From Data to Global Asymptotic Stability of Unknown Large-Scale Networks with Provable Guarantees
Mahdieh Zaker, Amy Nejati, Abolfazl Lavaei
TL;DR
This work addresses stabilizing large-scale networks with unknown dynamics by proposing a compositional data-driven framework that yields GAS guarantees. Each unknown subsystem is equipped with an ISS Lyapunov function and local ISS controller derived from a single input–state trajectory, using a data-based representation to bypass explicit model identification. A small-gain–based compositional theorem then constructs a network-level CLF, ensuring GAS with a distributed controller, and SOS-based synthesis scales linearly with the number of subsystems. The method is validated on diverse topologies (fully connected, ring, binary-tree, star, and line Lu networks), showing scalability up to several thousand states. This approach offers a practical, scalable alternative to monolithic model-based stability analysis for unknown, high-dimensional networks.
Abstract
We offer a compositional data-driven scheme for synthesizing controllers that ensure global asymptotic stability (GAS) across large-scale interconnected networks, characterized by unknown mathematical models. In light of each network's configuration composed of numerous subsystems with smaller dimensions, our proposed framework gathers data from each subsystem's trajectory, enabling the design of local controllers that ensure input-to-state stability (ISS) properties over subsystems, signified by ISS Lyapunov functions. To accomplish this, we require only a single input-state trajectory from each unknown subsystem up to a specified time horizon, fulfilling certain rank conditions. Subsequently, under small-gain compositional reasoning, we leverage ISS Lyapunov functions derived from data to offer a control Lyapunov function (CLF) for the interconnected network, ensuring GAS certificate over the network.
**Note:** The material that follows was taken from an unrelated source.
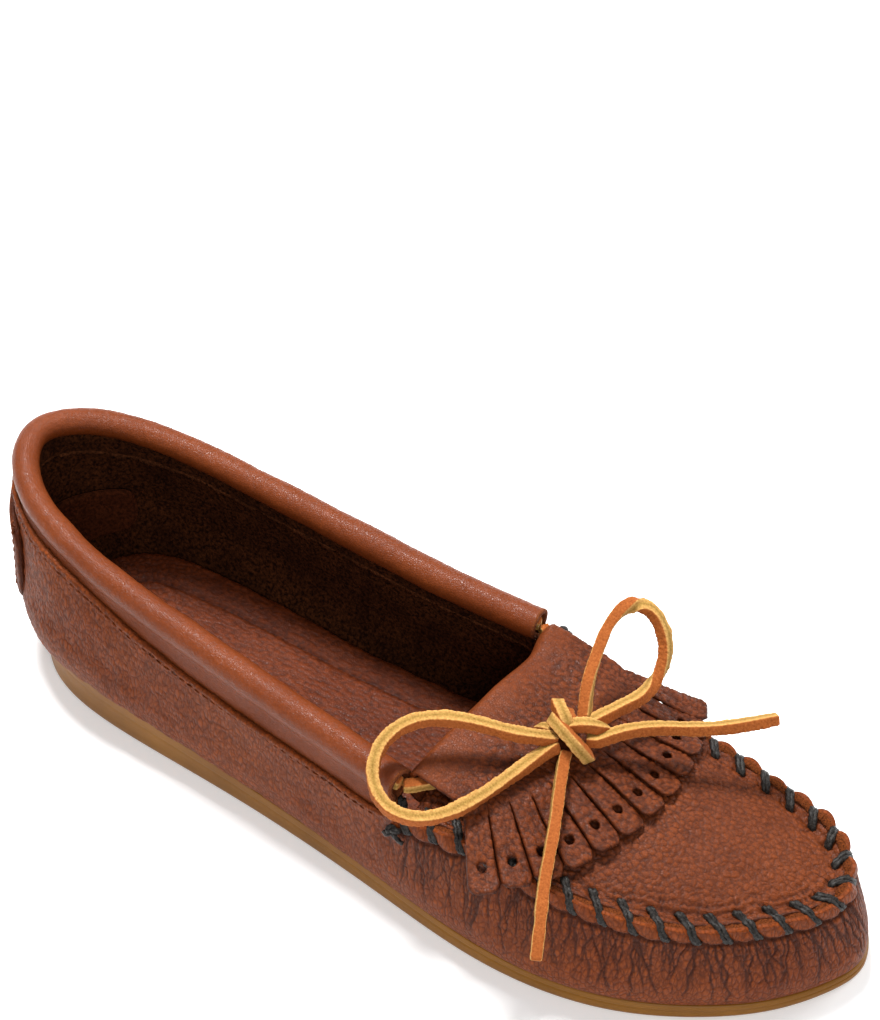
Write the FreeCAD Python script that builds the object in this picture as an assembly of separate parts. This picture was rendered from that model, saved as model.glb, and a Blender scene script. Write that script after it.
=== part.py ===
import FreeCAD, Part
import math
import os

V = FreeCAD.Vector

# ---------------------------------------------------------------------------
# A right-foot women's moccasin, millimetres. +X runs to the toe, +Y to the big
# toe side, +Z up. The origin lies on the ground under the middle of the sole.
# ---------------------------------------------------------------------------

# Heights of the three long tilted planes, at the heel end and at the toe end
HALF_LENGTH = 125.0
FEATHER_HEEL, FEATHER_TOE = 10.6, 3.7      # where the upper meets the rubber
BED_HEEL, BED_TOE = 4.8, 2.4               # the rubber's inner floor
SOLE_EDGE_Z = 1.6                          # top of the rounded lower edge

# Tread: straight grooves across the sole, none under the arch
GROOVE_W, GROOVE_DEPTH, GROOVE_LENGTH = 2.0, 0.8, 90.0
GROOVE_PITCH = 12.5
GROOVE_COUNT = 17
FIRST_GROOVE_X = -100.0
ARCH_FROM_X, ARCH_TO_X = -34.0, -4.0

# Leather and board thicknesses
BODY_T = 1.8
PLUG_T = 1.6
KILTIE_T = 1.6
FACING_T = 1.3
COUNTER_T = 1.0
COVER_T = 0.9
COUNTER_SPAN = 2.0                         # stations either side of the heel seam
TAB_T = 1.7
TAB_SPAN = 1.65
BOARD_T = 1.3
PAD_T = 1.7
LINER_T = 1.0
GAP = 0.1                                  # glue line between layers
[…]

We demonstrate that while the computational complexity for designing a CLF increases polynomially with the network dimension using sum-of-squares (SOS) optimization, our compositional data-driven approach significantly mitigates it to \emph{linear} with respect to the number of subsystems. We showcase the efficacy of our data-driven approach over a set of benchmarks, involving physical networks with diverse interconnection topologies.